The system won't have exact numbers on how big of an impact that will have on enrollment until school officially starts.

Dyer said, though, they are prepared to accommodate incoming students who were impacted by January's storms.

"We want them to have a sense of normalcy as much as possible," Dyer said. "We don't want school to be a place where they're trying to figure out what to do. We want them to be in a comfortable environment at school so we're going to make every effort to make sure they are there."

Families who are displaced with students should call 229-431-1264 if they haven't been contacted already by a social worker.

He said enrollment is on a steady decline. The state estimates the system will lose around 150 students yearly for the next 3 to 4 years.

Closing Albany High and Southside Middle

Dyer cited declining enrollment as one of the reasons why DCSS made the decision to close Albany High School.

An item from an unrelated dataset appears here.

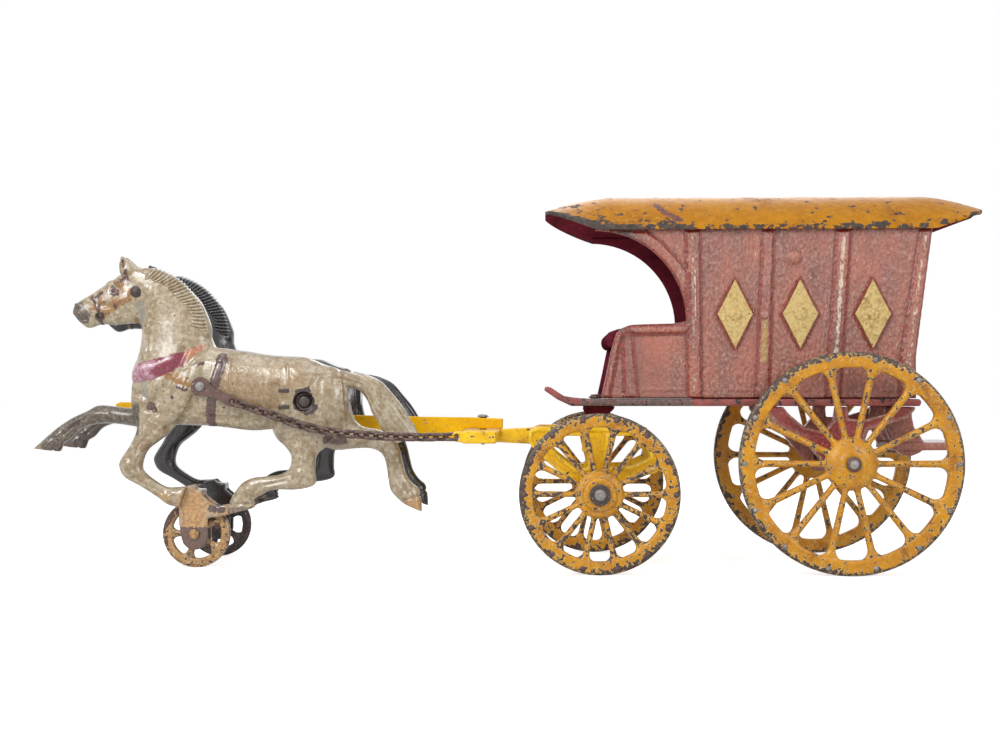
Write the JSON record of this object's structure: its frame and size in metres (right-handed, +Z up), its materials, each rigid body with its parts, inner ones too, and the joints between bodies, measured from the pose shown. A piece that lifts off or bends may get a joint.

He said he was a student at Albany High in the past and understands the history behind the school and why it was an unpopular decision to close the school.

However, he said DCSS had a necessary financial decision to make.

Dyer said the funding is declining. Albany High wasn't at the needed capacity to receive full funding from the state. Dyer said this is due to the district losing  students in the past 10 years.

The local tax base is also declining, bringing in less revenue.

Dyer said closing and repurposing Albany High, as well as Southside Middle, saved the system around $1.7 million. Of that, DCSS will save $1.1 million by closing older buildings and moving those functions to Albany High.

The district plans to redirect those funds saved toward student achievement.

"Eventually, it would have negatively impacted students because we would have had to cut resources that we could put in the classroom," Dyer said. "So as unpopular as the decision is, as it was and still is in some circles, it was a decision that was necessary. We want to make sure we provide our students with the best opportunities in the future."

The community will be able to rent Albany High for events and meetings.

Meshing the cultures

Superintendent Dyer said part of the challenge of this year's realignment will be meshing the cultures.

He said safety and security are always their top concern as they strive for unity in each of the schools. Most students from Albany High have been rezoned to attend Dougherty High this year.

On Thursday, Dougherty High will host an event today called "We Are One" to welcome students to Dougherty's "Trojan Nation."

Dyer said the district is focused on making this year's realignment a smooth transition.

He said he is aware of the concerns parents have about possible conflicts between students, but stressed that each school has taken several safety measures including security cameras and security storefronts to keep students and staff safe.

"Parents, they care about the quality of education, and we do too," he said. "But if they don't know their kids are safe, what they're being taught in the classroom, really don't matter to the parents. So we want to make sure we take care of safety and security first and then they can learn in a safe and secure environment and that's what we plan to do."

The first day of school for Dougherty County students is August 1.